Reflecting on my work constructed & photomontages

Posted on by Ben Hodson

In my own practice I have been creating slightly more abstract and directly constructed imagery.  My series of work “Light in the Darkness” depict a number of locations and more importantly events where light and dark are captured in tension with each other. The process of painting with light forces me to slow the image creation process down.   I used over 10 Min exposures, torches, flashguns, assistants and lots of jumping up and down to create these fictional events. The images are carefully assembled from pre-conceived ideas and compositions.  The work is inspired by artists such as Jeff Wall or Gregory Crewdson, who are not considered modernist, however, the inclusion of the painting with light technique involves a direct light invention as in the photograms of the modernist photographers.  The simplistic and almost abstract compositions that are produced could also reference modernist inspirations.


Another style of work that I have been working on is using montage or more specifically photomontage.  As a technique it is very similar to David Hockney’s Joiners from the 80’s, although it also has close associations with some modernist movements. Taking from Cubism’s lead a number of other modern art movements starting working with collage and photomontage.  Some of the key artists include; Raoul Hausmaan, Hannah Hoch, John Heartfield (Helmut Herzfelde) and the constructionist Alexander Rodechenko.  The format was also used by some of the artists in the Pop Art movement, such as Richard Hamilton, who was known for his re-appropriation of images from popular culture.  With my series “Lutopia” I stood in a location and extensively photographed a scene with an exact number of images.  These images were then cut up and glued to hardboard.
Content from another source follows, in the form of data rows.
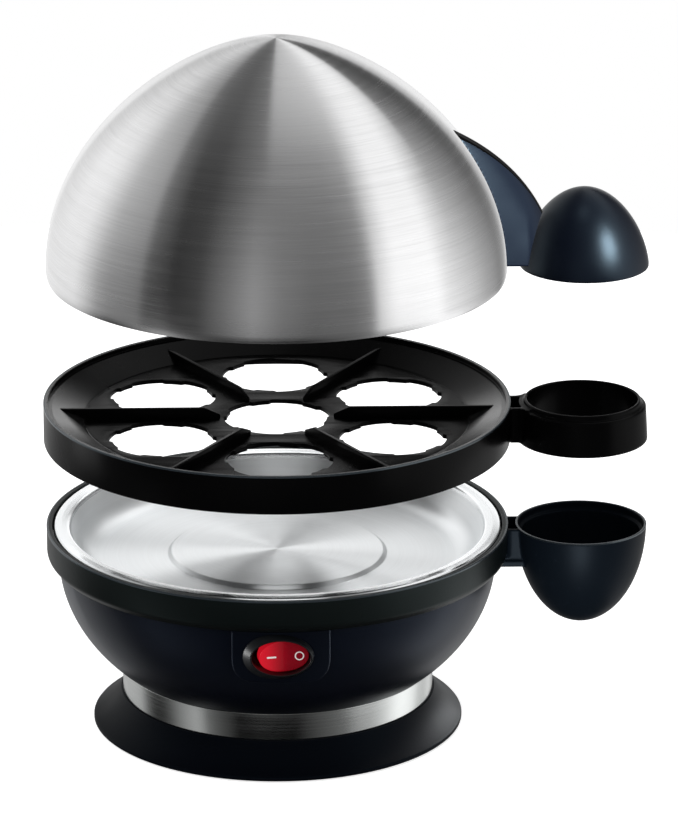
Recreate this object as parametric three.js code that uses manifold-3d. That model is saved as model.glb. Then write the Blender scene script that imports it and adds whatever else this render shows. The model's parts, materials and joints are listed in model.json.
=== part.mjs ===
// An electric egg cooker for seven eggs, shown with its lid and egg tray lifted off the base.
// Millimetres, +Z up. The origin is on the cooker's axis, on the surface that it stands on.
// The handle side is +X and the switch faces -Y.
import * as THREE from 'three';
import { mergeVertices } from 'three/addons/utils/BufferGeometryUtils.js';
import Module from 'manifold-3d';

const wasm = await Module();
wasm.setup();

// ---------------------------------------------------------------- driving dimensions

// Fits and facets
const fitGap = 0.3;
const turnSteps = 36;
const smallSteps = 16;
const cupSteps = 28;
const pinSteps = 8;
const ovalSteps = 9;
const holeSlack = 0.3;
const past = 1; // how far a cutter runs past what it cuts

// Body and how far the loose parts are lifted
const bodyRadius = 88;
const rimHeight = 79.1;
const trayLift = 34;
const lidLift = 52;
const plasticWall = 2.2;

// Foot
const standHeight = 1.2;
const coverThickness = 3;
const skirtFlareWidth = 12.3;
const skirtTop = 12.7;
const skirtWall = 1.5;
const skirtLip = 1.4;
const skirtLipClearance = 0.6;
const skirtShoulderWidth = 0.7;
const neckStep = 1.5;
const neckBottom = 9;
const flangeThickness = 2;
const bandThickness = 0.7;
const bandHeight = 10.4;
const coverInset = 4.8;
const padClearance = 1;
const padRadius = 18;
const footRadius = 6.5;
const footInset = 4.7;
const footEdge = 0.6;
const footHeight = 2.4;
const footCount = 4;
const screwInset = 4.5;
const screwShank = 1.5;
const screwHead = 3;
const screwHeadHeight = 1.6;
const coverScrewLength = 9;
const ventSlots = 5;
const slotWidth = 2;
const slotPitch = 6;
const slotLength = 16;
const slotGap = 5;

// Bowl and collar
const collarOverhang = 4.5;
const bowlLow = 5; // where the bowl's curve would end if the foot didn't cut it off
const bowlTuck = 0.4;
const collarHeight = 13;
const collarWall = 2.1;
const collarLedgeDepth = 4.9;
const collarLedgeThickness = 2.2;
const collarLedgeWidth = 5.4;

// Cup, ring and knob at the end of the handle
const cupGap = 3;
const cupRadius = 25;
const cupDepth = 39;
const cupWall = 1.6;
const cupStep = 3;
const cupDrop = 1.4; // how far the cup's rim and the arm's top lie below the body's rim
const armWidth = 16;
const armHeight = 14.9;
const armWall = 1.8;
const armFloorDepth = 5;

// Egg tray
const trayOverhang = 0.6;
const trayWall = 1.7;
const trayHeight = 14.8;
const traySeatDepth = 1.7;
const traySeatWidth = 1.5;
const trayPlateDepth = 6.8;
const traySlopeWidth = 12;
const trayPlateThickness = 1.6;
const eggHoleRadius = 19.7;
const eggHoleEdge = 3.7;
const eggTeeth = 6;
const eggToothDepth = 1.2;
const ribThickness = 1.7;
const ribGap = 1.8;
const ringFlare = 0.8;
const ringWall = 3.2;
const ringDip = 0.6; // how far the ring's shoulder lies below the tray's seat
const ringLipHeight = 2;
const ringLipWall = 1.5;

// Lid
const lidPlay = 0.9;
const lidTuck = 1;
const lidTuckHeight = 3.2;
const lidHeight = 88.4;
const lidWall = 0.8;
const lidHem = 1.3;
const ventRadius = 2.2;
const ventHeight = 60;
const knobInset = 0.5;
const knobLift = 2.4;
const knobHeight = 30.1;
const knobWall = 1.8;
const finFootWidth = 22;
const finRise = 56;
const finFloor = 4.9;
const finShoulder = 11;
const finRoundStart = 22; // from here to the cup's axis, the fin's sides begin to close
const finRoundLength = 8;
const handleScrewLength = 6;

// Water pan and heater
const panSheet = 0.8;
const panRimWidth = 5.8;
const panDepth = 12.5;
const panDraft = 6.5;
const panCorner = 5;
const panFloorWidth = 32.6;
const panDiscRise = 1.5;
const sealHeight = 1.2;
const heaterPlateThickness = 2;
const elementRadius = 3.2;
const elementInset = 12;
const studRadius = 2;
const studGap = 7;
const studLength = 25;
const shieldMargin = 5;
const shieldSheet = 0.8;
const shieldDrop = 13;
const shieldRim = 5;
const nutHeight = 3;
const nutWidth = 7;
const bridgeWidth = 14;
const bridgeSheet = 1.4;
const bridgeOverhang = 15;
const bridgeEnd = 5;

// Thermostat and fuse
const thermostatRadius = 8;
const thermostatHeight = 7;
const fuseRadius = 2;
const fuseLength = 12;
const fuseOffset = 14;
const clipSheet = 0.7;
const clipWidth = 6;

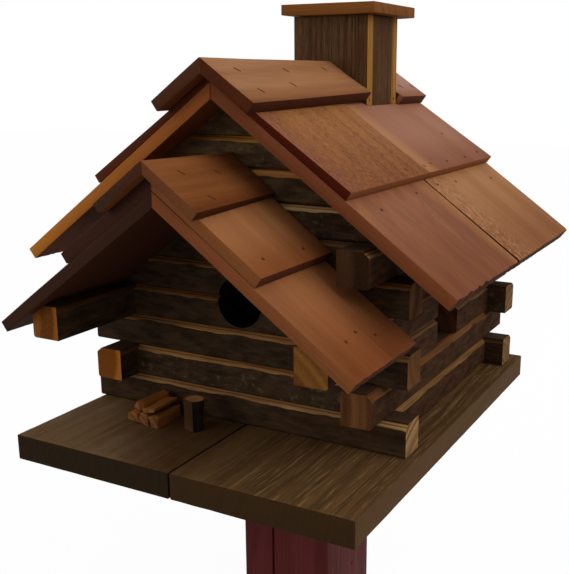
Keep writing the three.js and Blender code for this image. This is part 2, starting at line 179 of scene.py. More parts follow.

The large scale photo-montages depict views of in and around Luton.  The fragmented works envelope the viewer in a distorted panoramic world that seem familiar yet somehow painterly.  The collection makes an enquiry into the photographic image as an object, a self-referring form.  Photography has lost its association with the notion of truth. The work does not resist this change, it embraces it.  There are many imperfections and repetitions in the work. This is intentional, as it again references the passage of time, fragmentation and the cubist inspirations.  More importantly, it shows how I have begun to create and subvert the image to reveal my reality of the place (as a painter would).  Although the image is no longer a true photographic representation it remains connected to my interpretation of the truth of the scene. The terms montage and collage are often used interchangeably and both are associated with the early stages of modernism.